■ Exercise:
Report the count of lines that carry the string "part", and add nothing.
=====
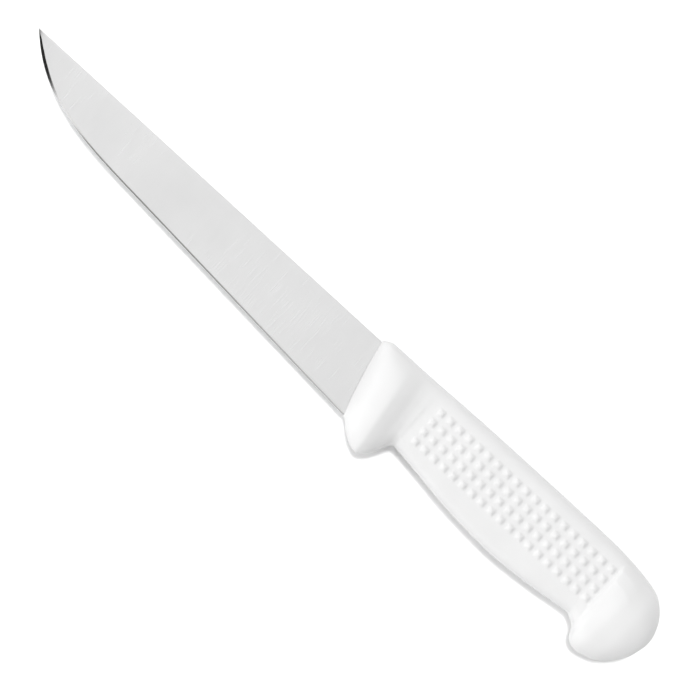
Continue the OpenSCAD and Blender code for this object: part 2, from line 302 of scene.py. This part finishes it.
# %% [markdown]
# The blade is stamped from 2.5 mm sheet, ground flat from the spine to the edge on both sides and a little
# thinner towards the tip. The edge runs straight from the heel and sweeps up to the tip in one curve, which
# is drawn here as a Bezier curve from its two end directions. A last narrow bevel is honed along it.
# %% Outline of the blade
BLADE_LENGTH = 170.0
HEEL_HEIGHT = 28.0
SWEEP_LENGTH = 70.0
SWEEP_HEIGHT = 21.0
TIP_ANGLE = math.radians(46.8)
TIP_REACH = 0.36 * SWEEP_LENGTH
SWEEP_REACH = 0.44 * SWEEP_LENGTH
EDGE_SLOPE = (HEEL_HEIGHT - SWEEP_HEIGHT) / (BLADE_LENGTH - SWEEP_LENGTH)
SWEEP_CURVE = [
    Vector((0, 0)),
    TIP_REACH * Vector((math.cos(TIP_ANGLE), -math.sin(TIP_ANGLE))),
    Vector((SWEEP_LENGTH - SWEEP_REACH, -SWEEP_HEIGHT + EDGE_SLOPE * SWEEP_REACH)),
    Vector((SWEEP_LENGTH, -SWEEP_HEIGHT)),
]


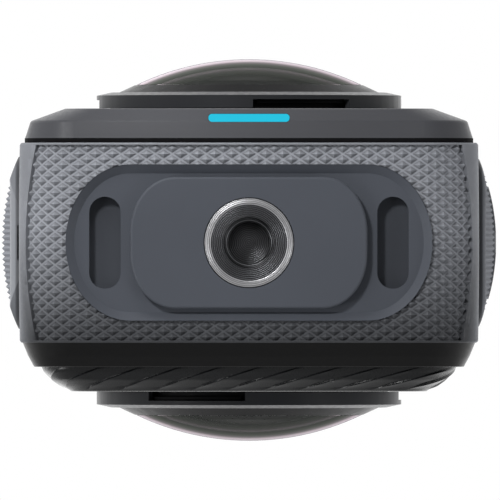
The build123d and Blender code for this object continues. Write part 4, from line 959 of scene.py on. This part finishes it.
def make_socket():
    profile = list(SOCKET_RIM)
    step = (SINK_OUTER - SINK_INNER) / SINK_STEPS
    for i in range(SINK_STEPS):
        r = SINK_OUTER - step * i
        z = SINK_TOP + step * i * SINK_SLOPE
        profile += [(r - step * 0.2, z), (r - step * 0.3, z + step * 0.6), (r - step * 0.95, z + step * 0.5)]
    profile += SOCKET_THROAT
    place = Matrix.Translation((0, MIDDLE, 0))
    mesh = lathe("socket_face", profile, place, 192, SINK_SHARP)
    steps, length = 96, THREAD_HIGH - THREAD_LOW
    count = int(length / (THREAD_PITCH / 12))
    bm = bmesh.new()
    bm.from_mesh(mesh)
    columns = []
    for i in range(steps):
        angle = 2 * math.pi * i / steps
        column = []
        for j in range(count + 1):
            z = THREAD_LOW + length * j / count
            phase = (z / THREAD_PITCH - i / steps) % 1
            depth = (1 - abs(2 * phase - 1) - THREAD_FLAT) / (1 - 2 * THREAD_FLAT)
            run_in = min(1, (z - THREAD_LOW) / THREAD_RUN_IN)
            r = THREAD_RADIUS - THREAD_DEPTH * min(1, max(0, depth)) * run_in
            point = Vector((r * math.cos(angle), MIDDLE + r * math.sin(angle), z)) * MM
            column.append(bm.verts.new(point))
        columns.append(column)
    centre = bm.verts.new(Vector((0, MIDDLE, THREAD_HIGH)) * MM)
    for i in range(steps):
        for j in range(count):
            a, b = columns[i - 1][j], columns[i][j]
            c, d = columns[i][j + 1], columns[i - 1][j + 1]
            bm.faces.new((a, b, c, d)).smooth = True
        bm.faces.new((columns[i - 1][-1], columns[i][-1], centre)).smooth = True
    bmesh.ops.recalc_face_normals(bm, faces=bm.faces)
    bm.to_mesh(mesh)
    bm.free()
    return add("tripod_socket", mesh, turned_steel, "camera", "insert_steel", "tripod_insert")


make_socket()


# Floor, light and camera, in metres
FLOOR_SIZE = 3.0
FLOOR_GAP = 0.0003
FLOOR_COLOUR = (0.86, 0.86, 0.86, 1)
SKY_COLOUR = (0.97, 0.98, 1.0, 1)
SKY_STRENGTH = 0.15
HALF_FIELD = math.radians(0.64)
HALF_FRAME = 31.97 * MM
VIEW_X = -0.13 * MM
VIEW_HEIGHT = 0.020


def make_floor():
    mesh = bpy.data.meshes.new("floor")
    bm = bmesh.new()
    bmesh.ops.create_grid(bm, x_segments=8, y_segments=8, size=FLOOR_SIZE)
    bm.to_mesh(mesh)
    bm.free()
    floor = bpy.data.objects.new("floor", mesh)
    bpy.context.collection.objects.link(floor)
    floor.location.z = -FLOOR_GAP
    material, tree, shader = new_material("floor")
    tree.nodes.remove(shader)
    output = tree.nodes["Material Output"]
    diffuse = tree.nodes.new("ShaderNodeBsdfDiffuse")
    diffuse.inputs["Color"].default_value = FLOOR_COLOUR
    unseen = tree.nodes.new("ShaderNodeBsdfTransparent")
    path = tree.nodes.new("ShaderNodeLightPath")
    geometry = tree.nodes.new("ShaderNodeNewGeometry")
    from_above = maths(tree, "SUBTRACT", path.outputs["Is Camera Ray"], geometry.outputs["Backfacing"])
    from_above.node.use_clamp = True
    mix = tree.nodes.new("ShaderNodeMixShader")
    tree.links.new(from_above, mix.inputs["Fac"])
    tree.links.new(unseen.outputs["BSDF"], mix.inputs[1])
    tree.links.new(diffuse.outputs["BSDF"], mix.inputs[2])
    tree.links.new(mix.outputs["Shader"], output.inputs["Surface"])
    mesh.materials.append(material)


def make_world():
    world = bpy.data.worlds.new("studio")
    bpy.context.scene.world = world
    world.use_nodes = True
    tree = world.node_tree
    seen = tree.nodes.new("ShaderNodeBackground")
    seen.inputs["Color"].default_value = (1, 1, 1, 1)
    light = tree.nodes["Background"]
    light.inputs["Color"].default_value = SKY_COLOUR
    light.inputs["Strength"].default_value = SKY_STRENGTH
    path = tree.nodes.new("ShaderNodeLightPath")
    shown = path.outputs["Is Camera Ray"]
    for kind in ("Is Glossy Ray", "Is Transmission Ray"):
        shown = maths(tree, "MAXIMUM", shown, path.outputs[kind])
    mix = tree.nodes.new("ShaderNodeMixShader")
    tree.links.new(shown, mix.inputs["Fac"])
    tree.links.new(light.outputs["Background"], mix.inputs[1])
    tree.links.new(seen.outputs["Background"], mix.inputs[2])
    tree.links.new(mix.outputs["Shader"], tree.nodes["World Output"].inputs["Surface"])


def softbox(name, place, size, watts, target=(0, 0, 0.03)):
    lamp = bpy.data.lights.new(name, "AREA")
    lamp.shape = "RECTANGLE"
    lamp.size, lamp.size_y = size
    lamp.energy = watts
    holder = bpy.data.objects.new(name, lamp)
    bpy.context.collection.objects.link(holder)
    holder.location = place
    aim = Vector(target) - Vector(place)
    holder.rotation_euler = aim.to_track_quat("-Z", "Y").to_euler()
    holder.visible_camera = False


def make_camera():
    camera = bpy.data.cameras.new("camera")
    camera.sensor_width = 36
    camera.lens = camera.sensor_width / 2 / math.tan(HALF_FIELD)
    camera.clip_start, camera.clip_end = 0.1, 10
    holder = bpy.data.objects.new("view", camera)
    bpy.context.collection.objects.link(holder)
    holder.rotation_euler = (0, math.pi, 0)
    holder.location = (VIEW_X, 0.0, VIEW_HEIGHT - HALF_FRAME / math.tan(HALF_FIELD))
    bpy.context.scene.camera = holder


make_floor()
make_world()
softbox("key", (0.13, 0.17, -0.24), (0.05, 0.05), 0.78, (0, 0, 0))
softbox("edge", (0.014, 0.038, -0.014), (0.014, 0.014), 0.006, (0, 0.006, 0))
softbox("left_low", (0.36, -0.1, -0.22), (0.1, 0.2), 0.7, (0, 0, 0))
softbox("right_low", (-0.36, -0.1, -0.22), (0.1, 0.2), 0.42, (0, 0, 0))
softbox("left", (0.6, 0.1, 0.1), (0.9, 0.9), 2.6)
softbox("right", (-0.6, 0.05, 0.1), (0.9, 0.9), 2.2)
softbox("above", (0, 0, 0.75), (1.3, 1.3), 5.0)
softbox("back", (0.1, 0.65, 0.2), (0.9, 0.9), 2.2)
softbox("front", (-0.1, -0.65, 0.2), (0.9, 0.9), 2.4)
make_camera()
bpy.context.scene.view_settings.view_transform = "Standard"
=====
■ Final result:
2